Kep was once the Cambodian Riviera, a retreat for the French colonial elite and later the Khmer aristocracy. The abandoned villas still dot the hillside, their modernist shells slowly being reclaimed by jungle — cracked swimming pools filling with rainwater, bougainvillea climbing through empty window frames, the particular beauty of elegance surrendering to entropy. I spent a morning walking among them, trying to reconstruct what this place must have looked like in the 1960s, before the Khmer Rouge emptied it and left the architecture to the trees. There is a sadness here, but also a strange peace — nature does not mourn what it reclaims.

Today, Kep is a quiet seaside town whose fame rests on a single, perfect thing: its crab market. We sat at a plastic table on the waterfront and ate blue crab stir-fried with Kampot green pepper, and it was one of the best meals of our lives. Simple, impossibly fresh, and costing almost nothing. The crabs come straight from the traps that morning, and the green peppercorns are from plantations thirty minutes away, and the combination — sweet, briny crab meat with the sharp, floral heat of fresh pepper — is a flavour I have been chasing ever since and have never quite replicated at home. The crab market operates all day, but lunchtime is when the tables are fullest and the crabs most recently hauled in.

Fresh seafood spread at the famous Kep crab market by the water

Beyond the crab, Kep National Park offers a gentle jungle hike with views over the coast — a loop trail that takes about two hours and passes through forest where monkeys crash through the canopy and the undergrowth hums with insects. The trail is well-marked and mercifully shaded, and the viewpoints at the top reveal the Gulf of Thailand stretching to the horizon, the Vietnamese island of Phu Quoc visible on clear days as a green smudge on the water. Rabbit Island — Koh Tonsay — is a short boat ride away and provides a Robinson Crusoe beach day with hammocks, grilled fish, and nothing else. We went for lunch and stayed until the last boat back, doing absolutely nothing with a commitment that felt like achievement.

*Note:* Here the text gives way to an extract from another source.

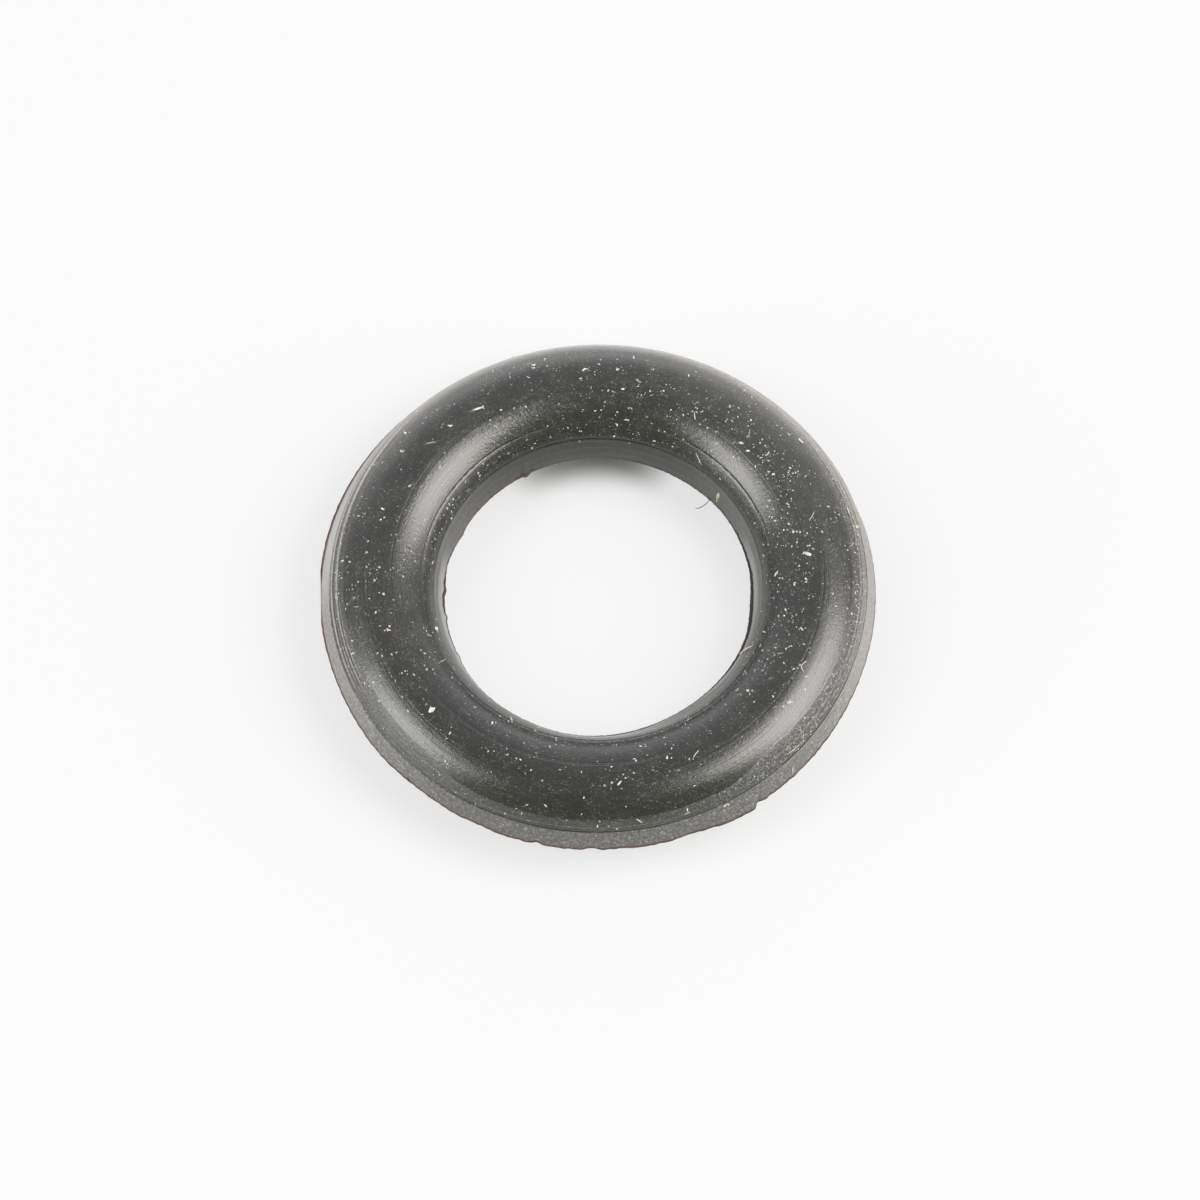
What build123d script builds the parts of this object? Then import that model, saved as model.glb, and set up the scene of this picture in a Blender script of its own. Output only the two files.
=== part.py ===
from build123d import *
import math
import os

# O-ring seal, 7 mm inside diameter by 2.5 mm section, compression moulded in two halves.
# The upper half carries a trimmed, slightly conical land on each side of the section, and the
# parting flash stands out from both lands. The lower half is moulded a little smaller.
# Axis on Z, lowest point of the section on z = 0, all sizes in millimetres.

# ---- driving dimensions ----
inside_dia = 7.0                # nominal inside diameter of the seal
section_dia = 2.5               # cord diameter of the upper mould half
mould_mismatch = 0.08           # how much smaller the lower half's cord radius is

flash_thickness = 0.08          # height of the flash edge at the parting plane
outer_flash = 0.07              # how far the flash stands out past the outside diameter
inner_flash = 0.14              # how far the flash stands into the inside diameter

outer_land_height = 0.52        # top of the trimmed outer land above the parting plane
inner_land_height = 0.49        # top of the trimmed inner land above the parting plane

groove_width = 0.07             # mouth of the witness groove along the outer land's top
groove_depth = 0.04
bore_line_angle = 135.5         # place of the mould line above the bore, from the outer equator
bore_line_width = 0.07
bore_line_depth = 0.03

nick_width = 0.42               # chord of a nick torn out of the flash edge
outer_nick_depth = 0.05
inner_nick_depth = 0.06
outer_nick_azimuths = (238, 243, 256, 268, 274, 288, 292, 305, 328)
inner_nick_azimuths = (28, 41, 74, 125, 143, 165, 205, 232)

remnant_azimuth = 299           # untrimmed scrap of flash left on the outer edge
remnant_width = 0.62
remnant_length = 0.07           # how far it stands out past the flash edge
remnant_thickness = 0.14

# ---- sizes that follow ----
upper_radius = section_dia / 2
lower_radius = upper_radius - mould_mismatch
cord_circle = inside_dia / 2 + upper_radius
parting_z = lower_radius
outer_edge = cord_circle + upper_radius + outer_flash
inner_edge = inside_dia / 2 - inner_flash
flash_top = flash_thickness / 2
flash_base = -flash_thickness / 2


def on_circle(angle, radius):
    """Point of the section at this angle: 0 is the outer equator, 90 the crown, 180 the bore."""
    turn = math.radians(angle)
    return (cord_circle + radius * math.cos(turn), radius * math.sin(turn))


def angle_at(height, radius):
    """Angle of the outer side of the section at this height above the parting plane."""
    return math.degrees(math.asin(height / radius))


def spread(width):
    """Angle that a mouth of this width takes up on the upper half's circle."""
    return math.degrees(width / upper_radius)


def groove(centre_angle, width, depth):
    """Rounded groove across the section circle, from its outer lip to its inner lip."""
    half = spread(width) / 2
    return ThreePointArc(
        on_circle(centre_angle - half, upper_radius),
        on_circle(centre_angle, upper_radius - depth),
        on_circle(centre_angle + half, upper_radius),
    )


def crown(start_angle, end_angle):
    """Plain stretch of the upper half between two angles."""
    return ThreePointArc(
        on_circle(start_angle, upper_radius),
        on_circle((start_angle + end_angle) / 2, upper_radius),
        on_circle(end_angle, upper_radius),
    )


def section():
    """Closed outline of the cord, drawn counter-clockwise from the outer flash edge."""
    land_top = angle_at(outer_land_height, upper_radius)
    groove_end = land_top + spread(groove_width)
    line_start = bore_line_angle - spread(bore_line_width) / 2
    line_end = bore_line_angle + spread(bore_line_width) / 2
    inner_land = 180 - angle_at(inner_land_height, upper_radius)
    lower_side = angle_at(flash_top, lower_radius)
    outer_foot = on_circle(-lower_side, lower_radius)
    inner_foot = on_circle(180 + lower_side, lower_radius)
    edges = [
        Line((outer_edge, flash_top), on_circle(land_top, upper_radius)),
        groove(land_top + spread(groove_width) / 2, groove_width, groove_depth),
        crown(groove_end, line_start),
        groove(bore_line_angle, bore_line_width, bore_line_depth),
        crown(line_end, inner_land),
        Line(on_circle(inner_land, upper_radius), (inner_edge, flash_top)),
        Line((inner_edge, flash_top), (inner_edge, flash_base)),
        Line((inner_edge, flash_base), inner_foot),
        ThreePointArc(inner_foot, on_circle(270, lower_radius), outer_foot),
        Line(outer_foot, (outer_edge, flash_base)),
        Line((outer_edge, flash_base), (outer_edge, flash_top)),
    ]
    return make_face(Wire(edges))


def cord():
    """The ring itself: the section turned about the axis, standing on its lower half."""
    upright = Plane.XZ * section()
    return Pos(0, 0, parting_z) * revolve(upright, Axis.Z, 360)


def nick(azimuth, edge, depth, outward):
    """Round-bottomed cutter that bites this deep into a flash edge."""
    radius = (nick_width**2 / 4 + depth**2) / (2 * depth)
    reach = edge + (radius - depth) * outward
    tall = 2 * min(outer_land_height, inner_land_height)
    return Rot(0, 0, azimuth) * Pos(reach, 0, parting_z) * Cylinder(radius, tall)


def remnant():
    """Scrap of flash, wider at its root, seated in the land behind the flash edge."""
    root = cord_circle + upper_radius - outer_flash
    tip = outer_edge + remnant_length
    half = remnant_width / 2
    outline = Polyline(
        (root, -half),
        (outer_edge, -half),
        (tip, -half * 0.45),
        (tip, half * 0.45),
        (outer_edge, half),
        (root, half),
        close=True,
    )
    scrap = extrude(make_face(outline), remnant_thickness / 2, both=True)
    return Rot(0, 0, remnant_azimuth) * Pos(0, 0, parting_z) * scrap


def o_ring():
    """Ring with its flash edge nicked and its scrap of flash left on."""
    ring = cord()
    for azimuth in outer_nick_azimuths:
        ring -= nick(azimuth, outer_edge, outer_nick_depth, 1)
    for azimuth in inner_nick_azimuths:
        ring -= nick(azimuth, inner_edge, inner_nick_depth, -1)
    return ring + remnant()


os.makedirs("parts", exist_ok=True)
export_step(o_ring(), "parts/o_ring.step")
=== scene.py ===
import bpy
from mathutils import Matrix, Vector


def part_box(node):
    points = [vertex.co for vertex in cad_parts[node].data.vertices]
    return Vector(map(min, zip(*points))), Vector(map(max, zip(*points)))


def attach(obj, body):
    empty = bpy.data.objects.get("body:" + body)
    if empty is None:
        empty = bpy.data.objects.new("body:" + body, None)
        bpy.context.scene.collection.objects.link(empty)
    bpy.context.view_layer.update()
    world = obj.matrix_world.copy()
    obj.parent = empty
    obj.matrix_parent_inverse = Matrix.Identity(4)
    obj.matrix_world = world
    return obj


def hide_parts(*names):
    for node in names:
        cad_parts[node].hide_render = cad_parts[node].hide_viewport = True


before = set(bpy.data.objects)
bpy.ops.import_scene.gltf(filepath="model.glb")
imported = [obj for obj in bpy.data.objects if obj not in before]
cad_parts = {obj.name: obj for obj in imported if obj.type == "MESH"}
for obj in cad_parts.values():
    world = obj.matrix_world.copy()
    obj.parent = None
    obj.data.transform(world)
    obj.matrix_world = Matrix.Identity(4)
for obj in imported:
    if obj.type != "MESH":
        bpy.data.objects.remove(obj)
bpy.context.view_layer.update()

import bpy
import math
import numpy as np
from mathutils import Matrix, Vector

# ---- The rubber ring ----
# A small o-ring of black, carbon-filled rubber, pressed in a two-part mould. The flash at the
# parting plane was trimmed off by a knife, which left a pale matte land on each side of the cord
# and a thin, torn edge at the parting plane.

MM = 0.001                                         # in metres; the sizes below are in millimetres
low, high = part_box("o_ring")
edge_radius = (high.x - low.x) / 2 / MM            # outer flash edge
crown_height = (high.z - low.z) / MM
upper_cord = 1.25                                  # cord radius of the upper mould half
lower_cord = crown_height - upper_cord             # cord radius of the lower mould half
parting = lower_cord                               # height of the parting plane
flash_reach = 0.07                                 # how far the outer flash stands out of the cord
ring = edge_radius - flash_reach - upper_cord      # radius of the cord's centre circle
crown_relief = 0.016                               # how far the crown lies under the CAD top
inner_radius = 3.36                                # inner flash edge
flash_half = 0.018                                 # half the thickness of the inner flash
rim_share = 0.999                                  # edge of the lower half, as a share of its cord
rim_drop = 0.05                                    # and how far it lies under the parting plane
edge_under = (0.010, 0.028)                        # how far in and down the outer edge's underside is
groove_depth = 0.016
bore_line_depth = 0.008
bore_lip_height = 0.002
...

The Sailing Club serves sundowners with a view of Phu Quoc shimmering on the horizon, and the new wave of boutique hotels along the hillside has brought a quiet sophistication to Kep without disrupting its essential sleepiness. Knai Bang Chatt, a restored modernist villa turned hotel, is one of the most beautiful places I have stayed in Southeast Asia — clean lines, salt-air breezes, and a pool that seems to merge with the sea. Kep pairs naturally with Kampot, thirty minutes away by tuk-tuk, and together they form the most compelling argument for Cambodia’s south coast.

Calm coastal waters and green hills surrounding the town of Kep

When to go: November to May is dry season. December to February is ideal for warm days and cool evenings. The crab market operates year-round and is best visited at lunchtime.